TASK REQUIREMENTS >> The data below holds the lines to copy: everything from the line containing "solids = len(shape.Solids)" to the line containing "obj.matrix_world = Matrix.Identity(4)", both ends included, set down exactly.

DATASET ENTRIES >>

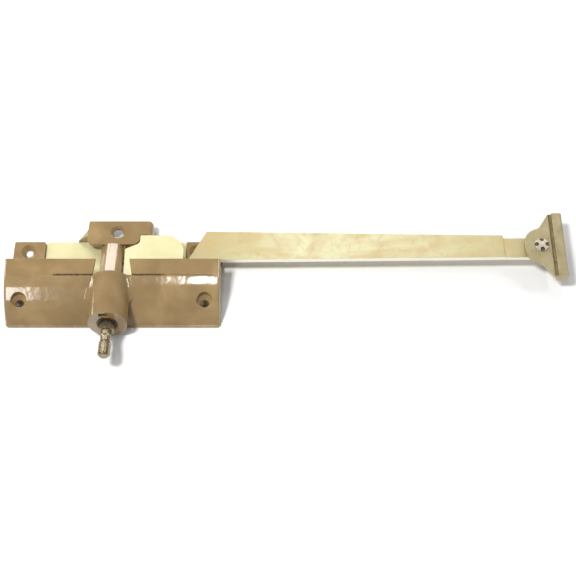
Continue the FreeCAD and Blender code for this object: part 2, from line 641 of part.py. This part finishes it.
os.makedirs("parts", exist_ok=True)
for make in NODES:
    shape = make()
    solids = len(shape.Solids)
    shape.translate(V(0, -FACE_HOLE_Y, 0))
    print(make.__name__, "solids", solids, "valid", shape.isValid(), "volume", round(shape.Volume, 1))
    shape.exportStep("parts/" + make.__name__ + ".step")
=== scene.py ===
import json
import math

import bpy
from mathutils import Matrix, Vector

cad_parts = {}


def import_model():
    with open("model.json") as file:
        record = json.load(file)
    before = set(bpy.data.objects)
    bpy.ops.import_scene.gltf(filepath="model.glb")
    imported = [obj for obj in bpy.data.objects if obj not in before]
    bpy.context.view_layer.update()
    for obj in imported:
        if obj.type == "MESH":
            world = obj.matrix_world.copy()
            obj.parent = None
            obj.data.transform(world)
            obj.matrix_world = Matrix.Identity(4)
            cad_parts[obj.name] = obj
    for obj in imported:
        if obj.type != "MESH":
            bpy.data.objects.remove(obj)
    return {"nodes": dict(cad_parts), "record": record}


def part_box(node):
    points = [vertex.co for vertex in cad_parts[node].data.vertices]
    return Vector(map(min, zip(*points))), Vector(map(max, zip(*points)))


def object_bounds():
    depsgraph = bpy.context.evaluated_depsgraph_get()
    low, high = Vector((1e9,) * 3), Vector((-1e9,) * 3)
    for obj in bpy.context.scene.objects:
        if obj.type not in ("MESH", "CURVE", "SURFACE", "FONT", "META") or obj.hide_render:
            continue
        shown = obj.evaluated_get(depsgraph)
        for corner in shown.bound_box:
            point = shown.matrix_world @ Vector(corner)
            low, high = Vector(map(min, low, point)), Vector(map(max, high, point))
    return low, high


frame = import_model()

# Window crank operator.  Metres, in the CAD's frame: +X along the closed arm, +Z up.
NODES = frame["nodes"]
cad_lo, cad_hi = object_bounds()


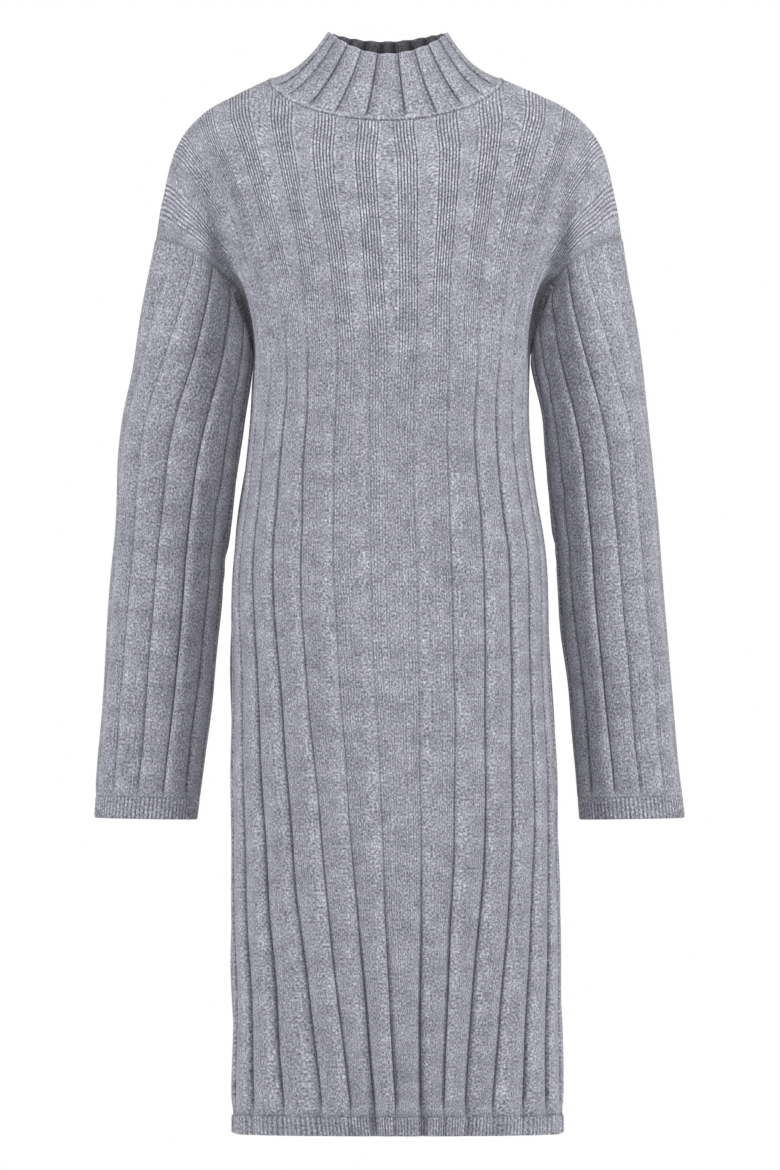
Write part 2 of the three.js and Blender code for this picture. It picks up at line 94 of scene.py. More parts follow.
# Sections of the body at heights z: half widths, depths, the angles in degrees of three ribs in front, and
# the share of a repeat that its smooth band takes up
BODY = {
    "z": [-1000, -870, -760, -645, -530, -452, -380, -320, -262],
    "left": [150, 149.5, 151, 150.5, 151, 147.5, 139, 132.5, 130],
    "right": [165, 163, 161, 157, 152, 147.5, 137, 132, 134],
    "front": [114, 113, 112, 110, 108, 107, 109, 113, 118],
    "back": [110, 109, 108, 108, 106, 101, 97, 99, 104],
    "wale_left": [-26, -32, -36.8, -41, -45, -47.6, -48, -48, -47.5],
    "wale_mid": [4, 2.8, 2.6, 2.2, 1.7, 1.4, 1.2, 0.8, 0.4],
    "wale_right": [33.5, 38.5, 43.8, 46.6, 48, 48.8, 49, 48.5, 48],
    "band": [0.24, 0.24, 0.24, 0.25, 0.26, 0.28, 0.32, 0.38, 0.42],
}

# The armhole edge and shoulder at rib numbers out from the collar, and how the cloth leaves them
SHOULDER = {
    "rib": [2.74, 3.5, 4.5, 5.5, 6.5, 7],
    "x": [112, 145, 178, 203, 217, 222],
    "z": [2, -13, -32, -64, -118, -150],
    "shift": [-4, -2.5, -1.5, -1, -1, -1],
    "inward": [0, 0.02, 0.14, 0.4, 0.5, 0.55],
    "drop": [0.5, 0.35, 0.3, 0.2, 0.15, 0.12],
    "reach": [80, 86, 94, 100, 100, 100],
}

# The sleeves at heights z: where their outer and inner sides lie, and their depths from their middle
SLEEVE = {
    "z": [-701, -580, -452, -320, -262, -150],
    "left_outer": [281, 273, 264, 254, 243, 222],
    "left_inner": [183, 168, 155, 138, 135, 140],
    "right_inner": [180, 169, 156, 144.5, 140, 140],
    "right_outer": [280.5, 268, 257.5, 246, 239, 222],
    "front": [43, 45, 47, 49, 49, 47],
    "back": [43, 45, 46, 48, 48, 47],
    "middle": [8, 12, 14, 10, 5, 0],
}

# Troughs over the front and back, mirrored to the other side: from x1, z1 to x2, z2
CREASES = named_rows(
    ["x1", "z1", "x2", "z2", "width", "depth"],
    (170, -98, 139, -262, 11, 13),
    (150, -300, 118, -385, 10, 4),
)
CREASE_EASE = 0.15
CREASE_FADE = 40

# Folds of the skirt at rib numbers of one face, which grow from their top down to the hem
SKIRT_FOLDS = named_rows(
    ["face", "rib", "top", "depth", "width"],
    (-1, 0.64, -560, 8, 0.34),
    (-1, -1.64, -600, 6, 0.36),
    (-1, 2.64, -640, 4, 0.34),
    (-1, -3.64, -620, 3.5, 0.34),
    (1, -0.64, -580, 7, 0.36),
    (1, 1.64, -520, 5, 0.34),
    (1, -2.64, -640, 5, 0.34),
    (1, 4.64, -600, 4, 0.34),
)

# Hollows and ridges of the hanging cloth: from x1, z1 to x2, z2 on one face. width is half
# across, and depth is how deep, or how high where it is below 0
BODY_FOLDS = named_rows(
    ["face", "x1", "z1", "x2", "z2", "width", "depth"],
    (-1, -158, -130, -138, -250, 10, 5),
    (-1, 158, -130, 138, -250, 10, 5),
    (1, -160, -130, -138, -250, 10, 4),
    (1, 160, -130, 138, -250, 10, 4),
    (-1, -128, -262, -70, -330, 16, 1.6),
    (-1, 138, -250, 84, -330, 15, 1.8),
    (-1, -60, -205, -58, -420, 20, -1.8),
    (-1, 62, -200, 66, -400, 20, -1.8),
    (-1, 2, -190, 4, -330, 16, 2.4),
    (-1, -122, -395, -60, -440, 18, 1.5),
    (-1, 122, -405, 66, -452, 18, 1.5),
    (1, -134, -262, -66, -350, 16, 2),
    (1, 134, -258, 70, -340, 16, 2),
    (1, -70, -160, -62, -330, 24, -2),
    (1, 72, -160, 60, -330, 24, -2),
    (1, -96, -420, 10, -446, 15, 1.8),
    (1, 100, -432, 12, -470, 15, 1.6),
)
FOLD_EASE = 0.12

# Soft folds of the sleeves. turn is 0 on the outer side and 0.25 in front, along runs down to the cuff;
# slant is how much along changes over one unit of turn
SLEEVE_FOLDS = named_rows(
    ["side", "turn", "along", "slant", "reach", "width", "depth"],
    (-1, 0.42, 0.42, 0.5, 0.16, 10, 1.8),
    (-1, 0.36, 0.52, -0.35, 0.12, 12, 1.5),
    (-1, 0.3, 0.1, 1.0, 0.14, 9, 2),
    (-1, 0.66, 0.44, -0.5, 0.16, 11, 2),
    (-1, 0.72, 0.12, -0.9, 0.14, 10, 2),
    (1, 0.4, 0.38, 0.5, 0.16, 10, 2),
    (1, 0.34, 0.5, -0.4, 0.13, 12, 1.6),
    (1, 0.31, 0.08, 0.9, 0.14, 9, 2.2),
    (1, 0.64, 0.4, -0.5, 0.16, 11, 2),
    (1, 0.7, 0.14, -0.9, 0.14, 10, 2),
)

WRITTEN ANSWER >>
    solids = len(shape.Solids)
    shape.translate(V(0, -FACE_HOLE_Y, 0))
    print(make.__name__, "solids", solids, "valid", shape.isValid(), "volume", round(shape.Volume, 1))
    shape.exportStep("parts/" + make.__name__ + ".step")
=== scene.py ===
import json
import math

import bpy
from mathutils import Matrix, Vector

cad_parts = {}


def import_model():
    with open("model.json") as file:
        record = json.load(file)
    before = set(bpy.data.objects)
    bpy.ops.import_scene.gltf(filepath="model.glb")
    imported = [obj for obj in bpy.data.objects if obj not in before]
    bpy.context.view_layer.update()
    for obj in imported:
        if obj.type == "MESH":
            world = obj.matrix_world.copy()
            obj.parent = None
            obj.data.transform(world)
            obj.matrix_world = Matrix.Identity(4)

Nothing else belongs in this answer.